IN THE COURT OF APPEALS OF IOWA

No. 16-1322 Filed April 19, 2017

IOWA DEPARTMENT OF REVENUE, Plaintiff-Appellee,

vs.

RICHARD EDWARD WALBAUM, Defendant-Appellant. ________________________________________________________________

Appeal from the Iowa District Court for Jefferson County, Randy S.

DeGeest, Judge.

Richard Walbaum appeals from the dismissal of his motion to reinstate a

declaratory judgment action. AFFIRMED.

Richard E. Walbaum, Fairfield, appellant pro se.

Thomas J. Miller, Attorney General, and Laurie Heron McCown, Assistant

County Attorney, for appellee department.

Considered by Danilson, C.J., and Vogel and Vaitheswaran, JJ. 2

PER CURIAM.

Richard Walbaum appeals from the dismissal of his motion to reinstate a

declaratory judgment action.

“Issues of the jurisdiction, authority, and venue of the district court are

legal issues reviewed on error.” Holding v. Franklin Cty. Zoning Bd. of

Adjustment, 565 N.W.2d 318, 320 (Iowa 1997).

Prior appeal. In a previous appeal from the district court’s order

dismissing Walbaum’s petition for declaratory judgment to review agency action,

Walbaum asserted he did not untimely file his protest letter, his administrative

remedies were exhausted, and due process requires a hearing before the

issuance of a penalty. Walbaum v. Iowa Dep’t of Revenue, No. 14-1867, 2015

WL 4642566, at *1 (Iowa Ct. App. Aug. 5, 2015).

We briefly address the background facts. Walbaum did not file tax returns

with the Iowa Department of Revenue for the years 2000, 2002, 2006, and 2007.
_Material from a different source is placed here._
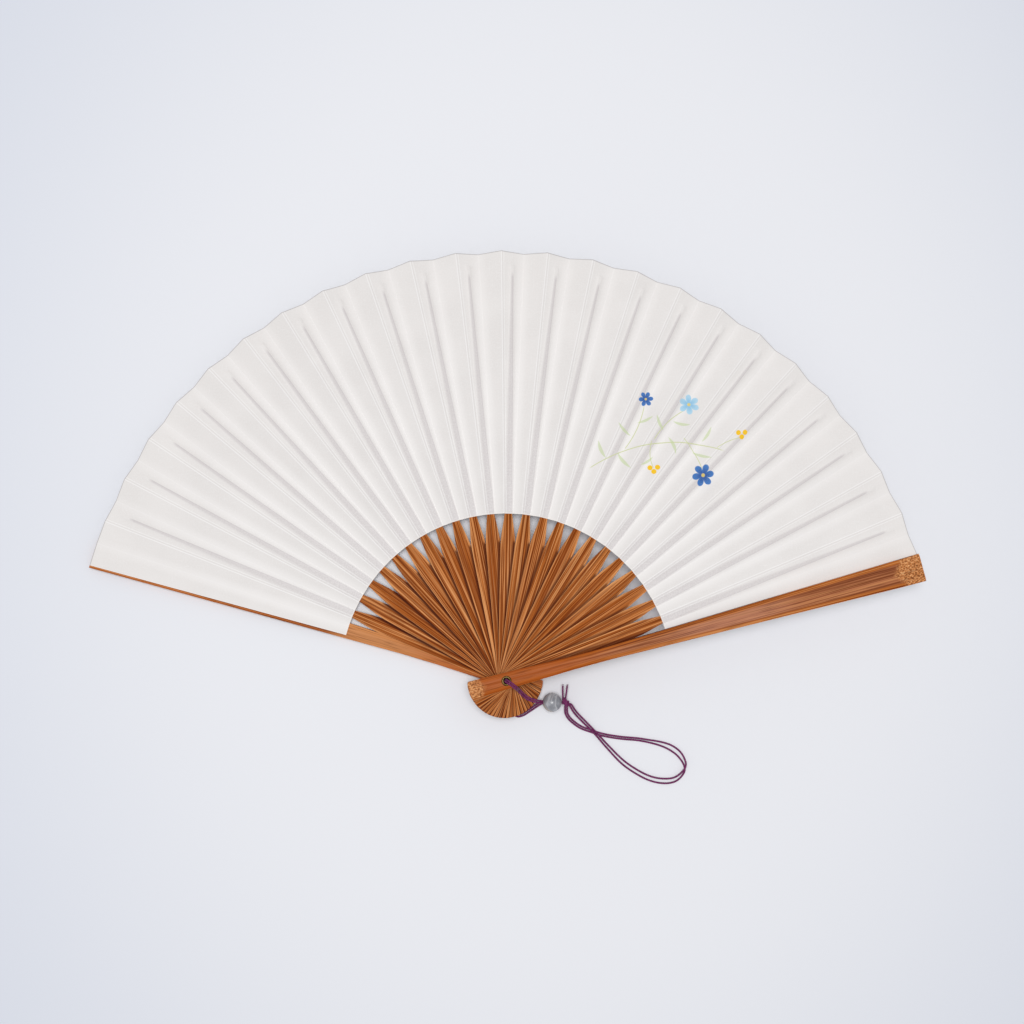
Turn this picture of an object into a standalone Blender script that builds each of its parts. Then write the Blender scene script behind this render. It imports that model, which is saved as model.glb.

Id. The department issued an assessment on May 31, 2010, and Walbaum

failed to submit a protest within the sixty-day period prescribed by Iowa Code

section 422.28 (2009). Id. The department issued a notice of intent to levy on

March 7, 2011. Id.

In April 2013, Walbaum sent a letter requesting an administrative hearing,

which the department noted was not timely because he had not timely protested

the 2010 assessment. Id. The department responded to another letter sent by

Walbaum in August 2013, explaining that Walbaum’s letter sent before the

assessment was not a timely protest. Id. 3

On September 24, 2013, Walbaum sent a protest in the proper format,

which was assigned a docket number. Id. The protest was denied as untimely

but deemed as a request for reinstatement. Id. Reinstatement was denied by

letter on April 2, 2014, and the department “informed Walbaum of a ‘second

opportunity to protest the assessment’ pursuant to Iowa Code section

421.60(4)(h) (2013).”1 Id.

Walbaum did not protest the assessment pursuant to section 421.60(4)(h).

Rather, on June 10, 2014, Walbaum filed a petition for declaratory relief to review

agency action, which the district court rejected for his failure to exhaust

administrative remedies. Id. at *2. This court affirmed, id., and the supreme

court denied further review.

Instant appeal. On April 5, 2016, the department filed a distress warrant

with Walbaum’s bank demanding it remit any funds belonging to Walbuam.2 On

April 18, 2016, Walbaum filed a motion to “continue declaratory judgment

previously abated,” arguing the “remedy of 421.60(4)(h) is in total opposition to

and not equivalent to the remedy provided by 422.28, and is thus ‘inadequate.’”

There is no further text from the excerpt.